GraphRelate3D: Context-Dependent 3D Object Detection with Inter-Object Relationship Graphs
Mingyu Liu, Ekim Yurtsever, Marc Brede, Jun Meng, Walter Zimmer, Xingcheng Zhou, Bare Luka Zagar, Yuning Cui, Alois Knoll
TL;DR
The paper tackles the limitation of two-stage 3D detectors that refine proposals independently by introducing an inter-object relation module. This module uses a Graph Generator to form a frame-wide, directed graph over proposals and a Graph Neural Network to iteratively refine proposal features using edge and box-difference information, producing richer representations for the final detection head. Empirical results on KITTI show consistent improvements over PV-RCNN and PartA$^{2}$ baselines in 3D and BEV AP, especially for the car class, and ablation studies validate the benefits of box-informed initialization, edge features, and graph configuration.

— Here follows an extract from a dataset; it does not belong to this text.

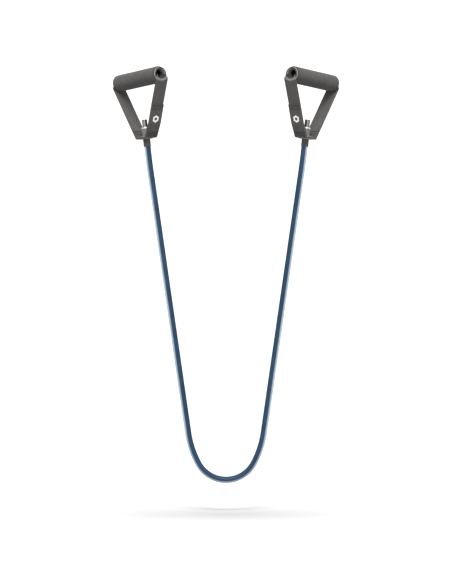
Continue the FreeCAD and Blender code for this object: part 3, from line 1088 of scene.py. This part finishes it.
def build_stitching(side):
    """Bar tack at the foot of the inboard leg, and the seam rows at each flap's end."""
    points, faces = [], []
    for distance, lean, face in stitch_rows():
        for i in range(STITCHES_PER_ROW):
            start = (i - STITCHES_PER_ROW / 2) * STITCH_PITCH + (STITCH_PITCH - STITCH_LENGTH) / 2
            zigzag = lean if i % 2 else -lean
            more_points, more_faces = stitch(distance, start, start + STITCH_LENGTH, zigzag, face)
            faces += [tuple(k + len(points) for k in face_points) for face_points in more_faces]
            points += more_points
    piece = add_piece(f"{side}_threads", points, faces, MIRROR[side] @ HANDLE)
    recalculate(piece)
    finish_piece(piece, "strap_thread", f"{side}_handle", f"{side}_strap_stitching")


def build_print(side):
    """A plain hexagon with a round hole, printed on the outer flap, which follows the webbing's bow."""
    _, _, _, bow, _ = strap_layers()[0]
    centre = STRAP.distance_to(bow) + PRINT_DISTANCE
    rings, segments = 5, 72
    points = []
    for lift in (WEB_THICK / 2 + PRINT_THICK, WEB_THICK / 2 - END_GAP):
        for r in range(rings):
            for k in range(segments):
                angle = 2 * math.pi * k / segments
                wedge = (angle + math.pi / 6) % (math.pi / 3) - math.pi / 6
                rim = PRINT_R * math.cos(math.pi / 6) / math.cos(wedge)
                radius = PRINT_HOLE_R + (rim - PRINT_HOLE_R) * r / (rings - 1)
                along = centre + radius * math.sin(angle)
                points.append(STRAP.on_flat(along, radius * math.cos(angle), lift))
    faces = loop_faces(rings, segments)
    lower = rings * segments
    faces += [tuple(i + lower for i in reversed(face)) for face in loop_faces(rings, segments)]
    for k in range(segments):
        after = (k + 1) % segments
        rim, rim_after = (rings - 1) * segments + k, (rings - 1) * segments + after
        faces.append((rim, rim_after, lower + rim_after, lower + rim))
        faces.append((after, k, lower + k, lower + after))
    piece = add_piece(f"{side}_print", points, faces, MIRROR[side] @ HANDLE)
    recalculate(piece)
    finish_piece(piece, "print_white", f"{side}_handle", f"{side}_strap_print")


# Stage

def grey(share):
    """A neutral colour with this linear brightness."""
    return (share, share, share, 1.0)


def floor_material():
    """Plain white studio floor with a faint pool of shade; it throws only part of its light back up."""
    n = Nodes("studio_floor", roughness=0.9, specular=0.0)
    path = n.tree.nodes.new("ShaderNodeLightPath")
    pool = n.tree.nodes.new("ShaderNodeTexGradient")
    pool.gradient_type = "SPHERICAL"
    across, deep = SHADE_REACH
    place = n.stretched((1 / across, 1 / deep, 0), shift=(0, SHADE_FORWARD / deep, 0))
    n.link(place, pool.inputs["Vector"])
    pool_depth = n.math("POWER", pool.outputs["Fac"], 0.8)
    dull, bright = FLOOR_TONES
    seen = n.covered(n.ramp(n.noise(0.6, 2), grey(dull), grey(bright)), BLACK, pool_depth, SHADE_DEPTH)
    return n.finish(n.mix(path.outputs["Is Camera Ray"], grey(FLOOR_BOUNCE), seen))


def build_stage():
    """A wide pale floor a little below the band."""
    half = FLOOR_HALF
    corners = [(-half, -half), (half, -half), (half, half), (-half, half)]
    points = [(x, y, FLOOR_HEIGHT) for x, y in corners]
    floor = add_piece("studio_floor", points, [(0, 1, 2, 3)], Matrix.Identity(4))
    floor.data.materials.append(floor_material())


def build_surround():
    """White to the camera; as light, bright overhead and dim towards the floor.

    The Mix node's plain numbers go into its sockets 2 and 3.
    """
    world = bpy.data.worlds.new("surround")
    world.use_nodes = True
    tree = world.node_tree
    background = tree.nodes["Background"]
    where = tree.nodes.new("ShaderNodeTexCoord")
    split = tree.nodes.new("ShaderNodeSeparateXYZ")
    height = tree.nodes.new("ShaderNodeMapRange")
    height.inputs["From Min"].default_value = -1.0
    height.inputs["To Min"].default_value = SKY_LOW
    height.inputs["To Max"].default_value = SKY_HIGH
    path = tree.nodes.new("ShaderNodeLightPath")
    choice = tree.nodes.new("ShaderNodeMix")
    choice.inputs[3].default_value = BACKDROP
    tree.links.new(where.outputs["Generated"], split.inputs[0])
    tree.links.new(split.outputs["Z"], height.inputs["Value"])
    tree.links.new(path.outputs["Is Camera Ray"], choice.inputs[0])
    tree.links.new(height.outputs[0], choice.inputs[2])
    tree.links.new(choice.outputs[0], background.inputs["Strength"])
    background.inputs["Color"].default_value = grey(1.0)
    bpy.context.scene.world = world


def aim(lamp, place, target):
    """Puts a lamp in place and points it at its target."""
    lamp.location = place
    lamp.rotation_euler = (Vector(target) - Vector(place)).to_track_quat("-Z", "Y").to_euler()
    bpy.context.scene.collection.objects.link(lamp)


def soft_box(name, power, place):
    """A tall soft box that points at the band."""
    box = bpy.data.lights.new(name, "AREA")
    box.shape = "RECTANGLE"
    box.size, box.size_y = BOX_SIZE
    box.energy = power
    aim(bpy.data.objects.new(name, box), place, BOX_TARGET)


def build_lights():
    """A broad key light from above and in front, a soft box at each side and one in the middle."""
    build_surround()
    key = bpy.data.lights.new("key", "SUN")
    key.energy = KEY_POWER
    key.angle = math.radians(KEY_SPREAD_DEG)
    aim(bpy.data.objects.new("key", key), KEY_PLACE, KEY_TARGET)
    x, y, z = SIDE_PLACE
    soft_box("left_box", SIDE_POWER, (-x, y, z))
    soft_box("right_box", SIDE_POWER, (x, y, z))
    soft_box("front_box", FRONT_POWER, FRONT_PLACE)


def build_camera():
    """Long lens, straight on, level with the middle of the picture's height."""
    camera = bpy.data.cameras.new("camera")
    camera.sensor_width = SENSOR
    camera.lens = SENSOR * CAMERA_DISTANCE / PICTURE_HEIGHT
    camera.clip_end = 100
    viewer = bpy.data.objects.new("camera", camera)
    viewer.location = (0, -CAMERA_DISTANCE, CAMERA_HEIGHT)
    viewer.rotation_euler = (math.pi / 2, 0, 0)
    bpy.context.scene.collection.objects.link(viewer)
    bpy.context.scene.camera = viewer


MATERIALS = make_materials()
for side in ("left", "right"):
    build_tube(side)
    build_anchor(side)
    build_grip(side)
    build_strap(side)
    build_stitching(side)
    build_print(side)

bpy.context.scene.view_settings.view_transform = "Standard"
build_stage()
build_lights()
build_camera()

The approach demonstrates the value of context-aware relational reasoning in 3D perception, with potential extensions to include point-level cues and evaluation on broader datasets.
Abstract
Accurate and effective 3D object detection is critical for ensuring the driving safety of autonomous vehicles. Recently, state-of-the-art two-stage 3D object detectors have exhibited promising performance. However, these methods refine proposals individually, ignoring the rich contextual information in the object relationships between the neighbor proposals. In this study, we introduce an object relation module, consisting of a graph generator and a graph neural network (GNN), to learn the spatial information from certain patterns to improve 3D object detection. Specifically, we create an inter-object relationship graph based on proposals in a frame via the graph generator to connect each proposal with its neighbor proposals. Afterward, the GNN module extracts edge features from the generated graph and iteratively refines proposal features with the captured edge features. Ultimately, we leverage the refined features as input to the detection head to obtain detection results. Our approach improves upon the baseline PV-RCNN on the KITTI validation set for the car class across easy, moderate, and hard difficulty levels by 0.82%, 0.74%, and 0.58%, respectively. Additionally, our method outperforms the baseline by more than 1% under the moderate and hard levels BEV AP on the test server.